None of this is to minimize the impact of the crimes that do occur on trains and platforms, and the ripple effects they have. While crime may be generally down in the subways, felony assault was up slightly and burglary up significantly in the last year. The headline-grabbing severity of these assaults — with straphangers hit with metal objects or tossed to the tracks — creates shock that obscures the sheer unlikelihood that someone will be harmed on the trains.

Last year, the NYPD reported 570 assaults on the subways, every one of them terrible for the victim and society, but that represents something like two million rides for every assault, or an assault likelihood of around 0.00005% per ride.

Yet these assaults can and do make the public afraid of riding, and anything that keeps riders away is a self-reinforcing problem as fewer people pay fares and occupy the stations and trains at all hours. If we’re going to get serious about stopping the upward trend, the solution is not untrained soldiers to gum up the works, perform invasive searches and increase the likelihood of altercations with the public. More real transit cops on the platforms and the trains are helpful, but that is also quite expensive.

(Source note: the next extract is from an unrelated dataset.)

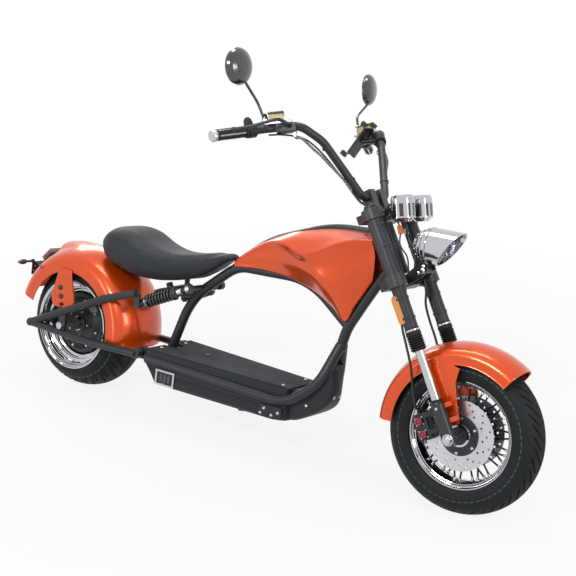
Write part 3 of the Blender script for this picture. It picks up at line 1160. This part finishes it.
# Blank chrome-framed cover on the deck's side, screws, key lock on the deck
SIDE = axes((491, -deck_half(491) - 0.4, 158), (1, 36 / 568, 0), (0, 0, 1), (36 / 568, -1, 0))
p = Piece("side_cover", "chassis", PARK, "chrome")
outer_r, inner_r = [(-40, -27), (40, -27), (40, 27), (-40, 27)], [(-33, -20.5), (33, -20.5), (33, 20.5),
                                                                  (-33, 20.5)]
v = [(a, b, z) for z in (0, 4) for a, b in outer_r] + [(a, b, z) for z in (0, 4) for a, b in inner_r]
f = []
for i in range(4):
    j = (i + 1) % 4
    f += [(i, j, 4 + j, 4 + i), (4 + i, 4 + j, 12 + j, 12 + i), (12 + i, 12 + j, 8 + j, 8 + i),
          (8 + i, 8 + j, j, i)]
p.add((v, f), CHROME, SIDE)
p.add(block((-32.9, -20.4, 0), (32.9, 20.4, 1.6)), PLAST, SIDE)
for a in (-16, 0, 16):
    p.add(block((a - 5, -14, 1.4), (a + 5, 14, 2.8)), SHELL, SIDE)
for a in (-36.5, 36.5):
    for b in (-23.5, 23.5):
        p.add(capscrew(1.9, 1.2), STEEL, SIDE @ move(a, b, 4))
p.done(sharp=34, bevel=0.8, segs=2, angle=50)
p = Piece("deck_lock", "chassis", PARK, "chrome")
p.add(lathe([(0, 243), (12, 243), (12, 245.5), (10, 247.4), (6.4, 247.4), (6.4, 246.2), (0, 246.2)], 40,
            loop=False), SATIN, move(568, 0, 0))
p.add(block((-1, -4, 246), (1, 4, 246.8)), STEEL, move(568, 0, 0))
for x in (412, 940):
    for y in (-66, 66):
        p.add(lathe([(0, 243), (6, 243), (5.4, 245), (3, 245), (3, 244.2), (0, 244.2)], 20, loop=False),
              STEEL, move(x, y, 0))
p.done(sharp=34)

# Front fairing, rounded in both directions
p = Piece("nose_fairing", "chassis", PARK, "deck_plastic", ("front_fairing",))
side = [(978.3, 131), (1004, 139), (1052, 166), (1085, 193), (1102, 220), (1111, 250), (1113, 282),
        (1111, 312), (1104, 338),
        (1092, 342), (1078, 336), (1064, 306), (1046, 272), (1010, 246), (978.3, 238)]
fine = smooth_rows(side, 4)
cx, cz = 1040, 228
rows = []
for t in np.linspace(-1, 1, 25):
    ring = []
    a = abs(t)
    shrink = 1 - 0.10 * max(0, (a - 0.72) / 0.28) ** 2
    for x, z in fine:
        x2 = cx + (x - cx) * (shrink if x > cx - 40 else 1)
        z2 = cz + (z - cz) * shrink
        lim = 67 if x2 < 1046 else 67 * math.sqrt(max(0.0, 1 - ((x2 - 1046) / 67.3) ** 2))
        lim = min(lim, float(np.interp(z2, [100, 250, 276, 345], [66, 66, 60, 36])))
        ring.append((x2, t * lim, z2))
    rows.append(ring)
p.add(loft(rows), DECK)
p.done(sharp=40, merge=0.3)
p = Piece("fairing_screws", "chassis", PARK, "steel")
for x, y, z, d in ((1106, 16, 236, (1, 0.2, -0.2)), (1106, -16, 236, (1, -0.2, -0.2)),
                   (1040, -66, 200, (0, -1, 0)), (1040, 66, 200, (0, 1, 0))):
    p.add(capscrew(5, 4), STEEL, aim((x, y, z), d))
p.done(sharp=34)

# Rear shock springs as true coils, with collars
shock_low, shock_high = Vector((344, 120, 392)), Vector((520, 86, 478))
sd = (shock_high - shock_low).normalized()
p = Piece("shock_coils", "chassis", PARK, "spring_black", ("shock_springs",))
SH = aim(shock_low, sd)
coil = []
for k in range(0, 8 * 28 + 1):
    a = k / 28 * 360
    ease = 36 + 98 * k / (8 * 28)
    coil.append((20.1 * cosd(a), 20.1 * sind(a), ease))
p.pair(tube(coil, 3.1, 10), SPRING, SH)
p.done(sharp=50)
p = Piece("shock_trim", "chassis", PARK, "steel")
p.pair(lathe([(16.6, 24), (22, 24), (22, 27.6), (16.6, 27.6)], 12), CHROME_D, SH)
p.pair(lathe([(16.6, 142.2), (21, 142.2), (19, 148), (10.2, 150)], 36), SATIN, SH)
p.pair(lathe([(10.05, 150), (10.9, 151), (10.9, 168), (10.05, 169)], 36), CHROME, SH)
for q in (shock_low, shock_high):
    p.pair(hexhead(8.2, 5), STEEL, Matrix.Translation(q) @ outward(0, 11.4, 0))
p.done(sharp=34)


# Seat: an upholstered cushion, blown up a little by cloth, then seams and piping
seat_rows = [(78, 566, 554, 0.4 * 128, 538), (98, 604, 570, 0.7 * 128, 522),
             (150, 632, 586, 0.93 * 128, 500),
             (225, 626, 582, 0.98 * 128, 481), (310, 596, 562, 0.92 * 128, 475), (400, 582, 552, 98, 485),
             (490, 590, 562, 74, 508), (570, 608, 586, 54, 552), (620, 623, 608, 40, 590),
             (648, 616, 610, 22, 602)]
inset = 4.0
rings = []
for x, zt, ze, w, zb in smooth_rows(seat_rows, 5):
    zt, w, zb = zt - inset, w - inset, min(zb + 1.0, zt - 6)
    half = [(0.36 * w, zt), (0.62 * w, 0.88 * zt + 0.12 * ze), (0.84 * w, 0.6 * zt + 0.4 * ze),
            (0.97 * w, 0.25 * zt + 0.75 * ze),
            (w, ze - 4), (0.96 * w, 0.5 * (ze + zb)), (0.86 * w, 0.15 * ze + 0.85 * zb), (0.7 * w, zb)]
    xx = 363 + (x - 363) * (1 - inset / 290)
    ring = [(xx, 0, zt + 0.6)] + [(xx, y, z) for y, z in half] + [(xx, 0, zb)] + [(xx, -y, z) for y,
                                                                                  z in half[::-1]]
    rings.append(smooth(ring, 3, True))
p = Piece("seat_cushion", "chassis", PARK, "seat_leather", ("seat",))
p.add(loft(rings), HIDE)
seat = p.done(sharp=80)


def applied(ob):
    """The object's mesh with its modifiers applied"""
    dg = bpy.context.evaluated_depsgraph_get()
    me = bpy.data.meshes.new_from_object(ob.evaluated_get(dg))
    old = ob.data
    ob.modifiers.clear()
    ob.data = me
    bpy.data.meshes.remove(old)
    return me


def inflate(ob, voxel, cap, pressure=4.0, frames=20):
    """Voxel remesh, a short pressure run, each point's move capped, all applied"""
    r = ob.modifiers.new("remesh", "REMESH")
    r.mode, r.voxel_size = "VOXEL", voxel
    applied(ob)
    me = ob.data
    co = np.zeros(len(me.vertices) * 3)
    me.vertices.foreach_get("co", co)
    start = co.reshape(-1, 3)
    cl = ob.modifiers.new("cloth", "CLOTH")
    st = cl.settings
    st.quality, st.mass = 6, 0.3
    st.tension_stiffness = st.compression_stiffness = 15
    st.shear_stiffness, st.bending_stiffness = 8, 2.0
    st.use_pressure, st.uniform_pressure_force = True, pressure
    st.effector_weights.gravity = 0
    cl.collision_settings.use_collision = False
    sc = bpy.context.scene
    for fr in range(1, frames + 1):
        sc.frame_set(fr)
    dg = bpy.context.evaluated_depsgraph_get()
    ev = ob.evaluated_get(dg).to_mesh()
    end = np.zeros(len(ev.vertices) * 3)
    ev.vertices.foreach_get("co", end)
    end = end.reshape(-1, 3)
    ob.evaluated_get(dg).to_mesh_clear()
    d = end - start
    ln = np.linalg.norm(d, axis=1, keepdims=True)
    d *= np.minimum(1, cap / np.maximum(ln, 1e-9))
    ob.modifiers.clear()
    me.vertices.foreach_set("co", (start + d).ravel())
    sc.frame_set(1)
    me.update()


cloth_voxel, cloth_cap = 0.006, 0.005
inflate(seat, cloth_voxel, cloth_cap)
seat.data.materials.clear()
seat.data.materials.append(HIDE)
sm = seat.modifiers.new("relax", "SMOOTH")
sm.factor, sm.iterations = 0.5, 3
ss = seat.modifiers.new("fine", "SUBSURF")
ss.levels = ss.render_levels = 1
applied(seat)


def nearest_line(pts, lift=0.0):
    """Points brought onto the seat's skin, along straight pieces in bike space"""
    me = seat.data
    tree = BVHTree.FromPolygons([v.co.copy() for v in me.vertices],
                                [tuple(q.vertices) for q in me.polygons])
    out = []
    for q in pts:
        loc, nor = tree.find_nearest(PARK @ Vector(q))[:2]
        out.append(loc + nor * lift)
    return out


def welt(sgn):
    """The seam along one side of the seat"""
    return [(x, sgn * w * 0.985, ze * 0.8 + zt * 0.2)
            for x, zt, ze, w, zb in smooth_rows(seat_rows, 6) if 120 < x < 640]


rear_panel = [(96, 62, 590), (112, 92, 584), (134, 112, 566), (160, 122, 540), (190, 118, 510),
              (215, 104, 486)]
lines = []
for sgn in (-1, 1):
    lines.append(smooth(welt(sgn), 2))
    lines.append(smooth([(x, sgn * y, z) for x, y, z in rear_panel], 6))
lines.append(smooth([(100, y, 602 - abs(y) * 0.12) for y in range(-62, 63, 12)], 3))

# Seams pressed in along the lines, ripples above the seat's lower edge
seam_depth, seam_width = 0.0022, 0.0042
ripple_depth, ripple_z, ripple_width = 0.0006, 515, 22
me = seat.data
co = np.zeros(len(me.vertices) * 3)
me.vertices.foreach_get("co", co)
co = co.reshape(-1, 3)
nor = np.zeros_like(co).ravel()
me.vertices.foreach_get("normal", nor)
nor = nor.reshape(-1, 3)
skin_lines = [nearest_line(l) for l in lines]
dip = np.zeros(len(co))
for l in skin_lines:
    a = np.array(l)
    for i in range(len(a) - 1):
        ab = a[i + 1] - a[i]
        t = np.clip(((co - a[i]) @ ab) / max(ab @ ab, 1e-12), 0, 1)
        d = np.linalg.norm(co - (a[i] + t[:, None] * ab), axis=1)
        dip = np.maximum(dip, seam_depth * np.exp(-(d / seam_width) ** 2))
to_bike = PARK.inverted()
loc = co @ np.array(to_bike.to_3x3()).T + np.array(to_bike.translation)
ripple = (ripple_depth * np.sin(loc[:, 0] / 21 + 1.3 * np.sin(loc[:, 1] / 46))
          * np.exp(-((loc[:, 2] - ripple_z) / ripple_width) ** 2))
co = co - nor * (dip + ripple)[:, None]
me.vertices.foreach_set("co", co.ravel())
me.update()
me.polygons.foreach_set("use_smooth", [True] * len(me.polygons))

p = Piece("seat_piping", "chassis", UPRIGHT, "seat_leather")
for l in lines:
    pts = nearest_line(l, 0.0002)
    p.add(tube(pts, 0.0016, 8), PIPING)
p.done(sharp=60, merge=0.001)
p = Piece("seat_stitches", "chassis", UPRIGHT, "seat_leather")
stitch_pitch = 0.0072
for l in lines[:1] + lines[2:3]:
    pts = nearest_line([(x, y, z + 6.5) for x, y, z in l], 0.0003)
    acc = 0.0
    for a, b in zip(pts, pts[1:]):
        ln = (b - a).length
        while acc < ln:
            q = a + (b - a) * (acc / ln)
            d = (b - a).normalized()
            ends = [q + d * t for t in (-0.0021, -0.001, 0.001, 0.0021)]
            p.add(tube(ends, [0.0002, 0.0005, 0.0005, 0.0002], 5), THREAD)
            acc += stitch_pitch
        acc -= ln
p.done(sharp=60, merge=0.00001)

Instead, Adams and Hochul should scrap the showy but ineffective Guardsmen plan and focus on targeted interventions. Don’t make the subway system feel more like the airport with bag searches, but put more NYPD transit officers specifically in known problem areas, and have them be visible but relatively unobtrusive.

Also, expand having social services staff develop relationships with those suffering from substance abuse and mental illness by offering placements and supports. The subways cannot serve as campsites, which is degrading for people living there and unsettling to those using the trains for their intended transportation purpose.

This approach will work better, cost less and help more people in the long run.